In any case, I now conclude. My sincere hope is that this gathering will provide me a new perspective badly needed and that I will add a unique voice to the proceedings.


Micah Bales said...

We're looking forward to seeing you in Wichita, Kevin!


L.K. Louise said...

I originally came over here to thank you for taking the time to read and comment on my posts lately, it means a lot to me. This entry though really requires of me a fuller response:
I think that sharing your struggle is an amazing sign of courage and strength.
I am not bipolar, and although I have family members that are and am aware of their struggles, I will never be able to fully understand what it can do to the mind of the person suffering.

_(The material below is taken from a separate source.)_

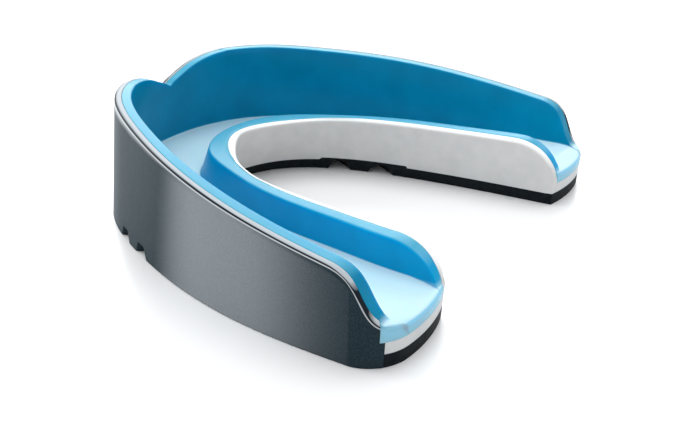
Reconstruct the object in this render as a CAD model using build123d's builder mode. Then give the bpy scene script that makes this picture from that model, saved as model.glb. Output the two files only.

I'm glad you're asking for help, for you. I know when I needed help, asking was a terrible fear but the relief lifted a burden and helped me to live again instead of just coping and "getting by".
I hope you have an amazing time at the YAF Gathering, and I'm excited to read those posts.
Also, I was wondering if I could link to your blog on my blogroll? I like asking because otherwise people see that I link to them and probably wonder "who is that weirdo?"

Comrade Kevin said...

L.K. Louise,

I sincerely appreciate what you said. :)

There's more to it besides bipolar, it's just that this blog is very public, and there are certain topics upon which I self-censor. I have a kind of freedom on Feministing because I write under a pseudonym. Not only that, I know these sorts of people wouldn't be likely to visit an overtly Feminist site in the first place.

Ordinarily I would have cross-posted yesterday's front page post over here, but I am not quite sure I want to have long discussions, potentially arguments with people who simply may never be ready to "get it".

Bipolar is a challenge, certainly, but what I am struggle most with now is a genderqueer identity which is wrapped around a history of childhood sexual abuse, making it difficult to know where one ends and the other begins. Color me as supremely confused.

I would be flattered if you added me to your blogroll, and I'll do the same.